There are some pretty serious security concerns to consider when building a chatbot, too. Kerpelman recommends: “Assume that any information you’ve fed to your chatbot could be seen verbatim by your customer.” That could be particularly relevant for information about pricing, vulnerabilities, or shortcomings of your platform.

Developers should try to mitigate jailbreaking and other forms of exploitation. Kerpelman highlights this through the example of consumers using a Chevrolet of Watsonville chatbot to access ChatGPT’s services for free. (Who needs to pay for OpenAI when Chevy has you covered?)

Kerpelman suggests two precautions: rate limiting — just in case a vulnerability in your bot ends up on the front page of Reddit — and making it very clear that your users are talking to a bot. The idea here is that they’ll take a more forgiving view on incorrect responses and, ideally, share them with you so you can figure out ways to improve.

Is AI the Future of Developer Documentation?

So, does all this mean you never need to write documentation again? Or that you can safely fire your entire support team and outsource to an army of Bills? In a word, no.

In this case, the term “generative AI” could feel a bit misleading. Although Bill is certainly generating responses, he’s not generating “answers” — he’s only able to respond effectively because he’s been trained on a ton of documentation and other supporting information.

Then again, from pet projects like Code-Narrator to larger endeavors like Theneo, people are making legitimate attempts to automate the production of documentation using AI. Is the future a world where AI chatbots are trained on AI-generated documentation while you sit back and relax?
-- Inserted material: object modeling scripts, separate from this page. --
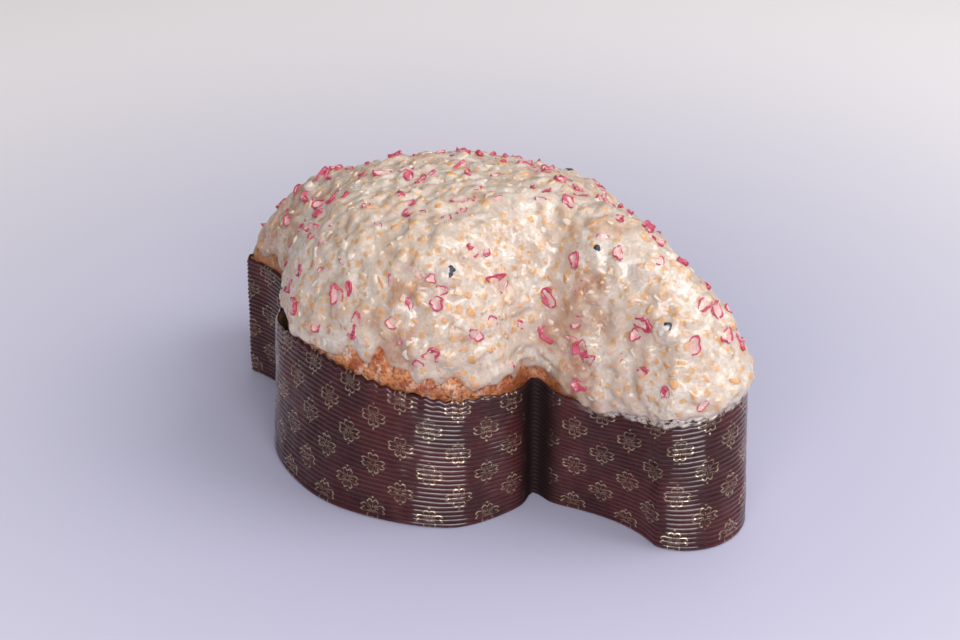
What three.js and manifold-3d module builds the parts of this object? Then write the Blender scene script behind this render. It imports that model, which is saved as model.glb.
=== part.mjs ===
// Colomba: an Easter cake baked in a dove-shaped case of ridged paper, with a thick glaze that holds
// fruit flakes, chopped nuts and a few berries. Millimetres, +Z up. The origin is under the middle of the
// case, on the table. +X runs from the dove's head to its tail, and its wings reach out along Y.
import * as THREE from 'three';
import { mergeVertices } from 'three/addons/utils/BufferGeometryUtils.js';
import Module from 'manifold-3d';

const wasm = await Module();
wasm.setup();

// Driving dimensions: the dove's plan. Each pair is [along X, out from the middle line].
const LENGTH = 277.2;
const HEAD_CORNER = [-132.3, 30.6];
const CHEEK = [-113, 28.4];
const HEAD_NOTCH = [-91.8, 41.4];
const WING = [[-69.7, 78.6], [-20.1, 96], [34.7, 78.3]];
const TAIL_NOTCH = [53, 38];
const TAIL_WAIST = [76.5, 30.2];
const TAIL_FLARE = [96.3, 21.6];
const TAIL_CORNER = [113.9, 29];
const TAIL_BEND = { width: 6.3, from: 57, to: 124 };   // the tail swings to the near side
const STEPS = { head: 3, cheek: 2, wing: 14, tailSide: 5, tailEnd: 4 };

// Driving dimensions: the paper case. The baked paper has swollen and sagged in places.
const CASE_HEIGHT = 63;
const RIM_SWELLS = [
  { at: [-38, -90], reach: 54, amount: 6.3 },
  { at: [139, -6], reach: 36, amount: 7.2 },
  { at: [79, -33], reach: 34, amount: -6 },
  { at: [-139, 0], reach: 40, amount: 2.5 },
  { at: [-10, 96], reach: 60, amount: 4 },
];
const RIDGES = 28;
const RIDGE_DEPTH = 0.9;
const PAPER = 1.4;               // from the middle of the ridges to the smooth inside
const FLOOR = 1.4;
const LEAN = 0.02;               // the walls lean in by this much for each mm of height
const LEAN_PLACES = [
  { at: [-32, -94], reach: 50, amount: 0.11 },
  { at: [139, -6], reach: 32, amount: 0.05 },
  { at: [80, -32], reach: 26, amount: -0.06 },
  { at: [-32, 94], reach: 50, amount: 0.08 },
];

// Driving dimensions: the risen crumb.
const GAP = 0.3;                 // between pieces that touch
const WALL_GAP = 0.9;            // between the crumb's side and the paper
const SHOULDER_DROP = 3;         // the dome springs from just below the rim
const SHOULDER_WIDTH = { body: 31.3, tail: 21.3, from: 40, to: 110 };   // the dome's edge rounds over in this
const SHOULDER_POWER = 2.04;
const CROWN = {
  peak: 69, at: 61.5,
  headDrop: 46, headSpan: 192.5, headPower: 3.25,
  tailDrop: 48.5, tailSpan: 75.5, tailPower: 1.67,
};
const WING_REACH = 94;
const NEAR_WING = 0.78;          // the crown's share that is left at the tip of each wing
const FAR_WING = 0.25;
const PULLED_AWAY = { at: [-72, -72], reach: 15, depth: 4.5 };   // the crumb has left the paper here
const DOME_RINGS = 8;
const RING_POWER = 2.6;          // draws the rings together towards the edge
const SPINE_SHARE = 0.72;        // the rings close on a line this share of the length
const SLOPE_STEP = 0.8;          // the dome's slope is measured over twice this
const WALL_TOP_DROP = 1;         // the crumb's side ends this far below the spring line

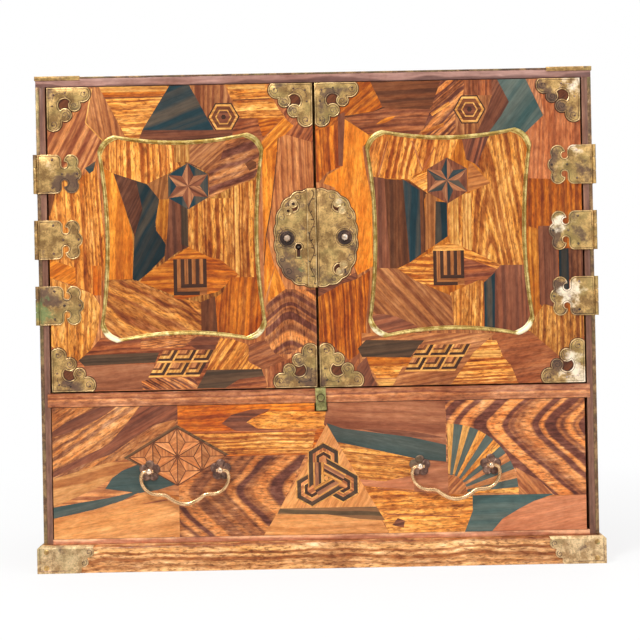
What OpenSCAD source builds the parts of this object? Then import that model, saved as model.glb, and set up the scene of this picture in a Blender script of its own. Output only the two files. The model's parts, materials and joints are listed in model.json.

Maybe, but we’re not there yet.

Larger organizations, especially those operating in sensitive spaces like banking or healthcare, will likely be unable to surrender all of the necessary information to generate AI tools or trust those tools to create coherent documentation and help articles.

Even companies that are more eager to automate may find that the need to review content for errors, edit, and so on undermines the advantages of using AI in the first place. To put it another way, support agents and documentation writers will live to see another day… for now, at least.